The talk was part of MITH’s “Digital Dialogues” series, weekly talks on all sorts of interesting electronic issues and projects, usually attended by a mix of arts & humanities and computer science faculty and students. I attend when my schedule allows, but usually I’m the only librarian in the room. All of which got me to wondering… How much do you (as a humanities librarian) pay attention to and/or participate in developments in the realm of “Digital Humanities” (sometimes aka “Humanities Computing”)? If you do pay attention or participate, what are your reasons for doing so? What kinds of things interest you, and how do you keep up?

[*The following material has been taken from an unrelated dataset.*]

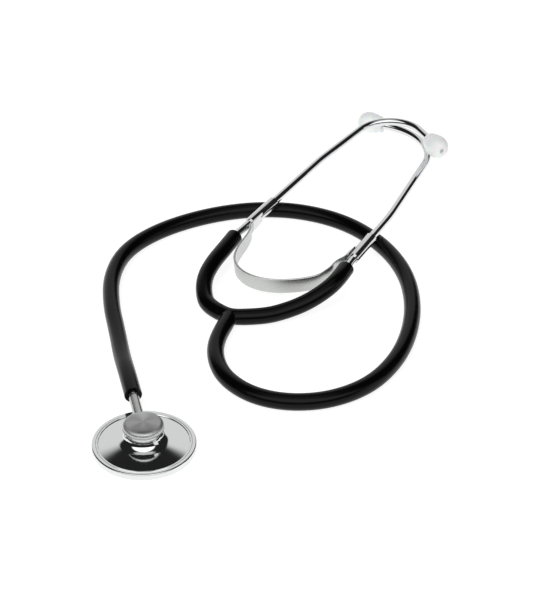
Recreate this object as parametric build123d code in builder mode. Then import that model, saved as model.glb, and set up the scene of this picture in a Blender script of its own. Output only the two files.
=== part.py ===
"""Single-head stethoscope: chest piece, forked tubing, leaf spring and crossed ear tubes.

Millimetres. The origin is the centre of the diaphragm's contact face, +Z is up from the table that
the stethoscope lies on, +X is to the right and +Y runs from the chest piece to the ear tubes.
Left and right are as the ear tubes leave the fork. Their tips cross, as they do when nobody wears it.
"""

from build123d import *
from math import cos, pi, radians, sin, tan
import os

os.makedirs("parts", exist_ok=True)

# Chest piece
disc_diameter = 46.0
ring_wall = 1.75
ring_foot = 0.08
ring_top = 3.2
ring_lip = 0.65
ring_lip_reach = 1.65
ring_edge = 0.5
thread_clearance = 0.05
diaphragm_thickness = 0.3
diaphragm_clearance = 0.15
rim_width = 1.1
rim_step = 0.3
rim_edge = 0.2
dish_slope = 9.0
flare_radius = 4.4
waist_radius = 7.55
hub_radius = 9.05
hub_top = 12.2
hub_edge = 0.4
cavity_depth = 1.3
sound_bore = 2.8
stem_height = 8.3
stem_heading = 102.2
stem_diameter = 4.7
stem_bore = 2.6
stem_seat = 3.0
stem_reach = 26.5
spigot_length = 10.0
barb_height = 0.14
barb_length = 2.0

# Tubing
hose_diameter = 8.0
hose_bore = 4.2
hose_clearance = 0.04
bend_share = 0.45
fork_x, fork_y = 36.0, 94.5
fork_left_heading, fork_left_length = 138.3, 6.3
fork_right_heading, fork_right_length = 2.3, 6.3
fork_main_heading, fork_main_length = -108.0, 9.0
fork_bend_radius = 14.0

# Ear tubes: heading in the plane of the table and rise along the way, at the mouth of each arm
ear_tube_diameter = 4.0
ear_tube_bore = 2.8
ear_tube_insert = 6.0
left_mouth_x, left_mouth_y, left_mouth_z = 38.7, 158.1, 10.0
left_mouth_heading, left_rise = 55.5, 0.037
right_mouth_x, right_mouth_y, right_mouth_z = 92.7, 126.0, 12.4
right_mouth_heading, right_rise = 68.5, -0.0386
left_hook_radius = 18.6
right_hook_radius = 35.0

# Rolled ends of the leaf spring
sleeve_wall = 0.75
sleeve_length = 22.0
sleeve_seam = 0.7
sleeve_clearance = 0.03
left_sleeve_start = 11.6
right_sleeve_start = 7.4
tongue_length = 2.0
tongue_flat = 1.5
tongue_blend = 8.0
tongue_width = 5.2

# Leaf spring
strip_width = 8.0
strip_end_width = 6.0
strip_taper = 16.0
strip_thickness = 0.9
strip_standoff = 0.38
strip_gap = 0.25
strip_lift = 0.23
strip_slope_x = 0.0642
strip_slope_y = 0.0443

# Ear tips
ferrule_diameter = 5.2
ferrule_length = 7.0
ferrule_bore = 1.8
ferrule_spigot = 5.0
tip_clearance = 0.05
tip_length = 14.5
tip_diameter = 11.6
tip_base_diameter = 8.0
tip_belly = 8.4
tip_end_gap = 0.3
tip_hole = 2.4
tip_mouth_radius = 0.6


def heading(angle, rise=0.0):
    """The unit vector at an angle from +X in the plane of the table, tipped up by its rise."""
    return Vector(cos(radians(angle)), sin(radians(angle)), rise).normalized()


def frame_along(origin, direction):
    """The plane whose X runs along a direction, with Y to the left of it."""
    right = direction.cross(Vector(0, 0, 1)).normalized()
    return Plane(origin=origin, x_dir=direction, z_dir=right.cross(direction))


# Places that two or more pieces share
hose_height = hose_diameter / 2
fork = Vector(fork_x, fork_y, hose_height)
fork_left = fork + heading(fork_left_heading) * fork_left_length
fork_right = fork + heading(fork_right_heading) * fork_right_length
fork_main = fork + heading(fork_main_heading) * fork_main_length
stem_direction = heading(stem_heading)
stem_axis = Vector(0, 0, stem_height)
stem_mouth = stem_axis + stem_direction * stem_reach
left_mouth = Vector(left_mouth_x, left_mouth_y, left_mouth_z)
right_mouth = Vector(right_mouth_x, right_mouth_y, right_mouth_z)
left_entry = heading(left_mouth_heading, left_rise)
right_entry = heading(right_mouth_heading, right_rise)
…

For now, my primary motivation is to learn about cool projects, like Shakespeare’s Quartos, (or the Dickinson Electronic Archives or the Walt Whitman Archive), that will help me to help my students and faculty. I think that down the road I’d be interested in participating in some sort of digital humanities project or scholarship, but I have yet to figure out how that would occur or what it would look like. As for keeping up, I feel a bit spoiled having a vibrant organization like MITH in-house, as I know there will always be interesting things going on right under my nose. But I’ve also recently become a fan of the blog Digital Scholarship in the Humanities, which is a great way to eavesdrop on some of the conversations going on in the field and learn about new resources. (Their three-part entry on Digital Humanities in 2007 offers an excellent overview of recent developments.)
I think the realm of Digital Humanities offers a natural venue for collaboration between librarians, researchers and computer scientists, and the best projects combine the technical proficiency, subject knowledge, and information organization skills and end-user focus of all three groups.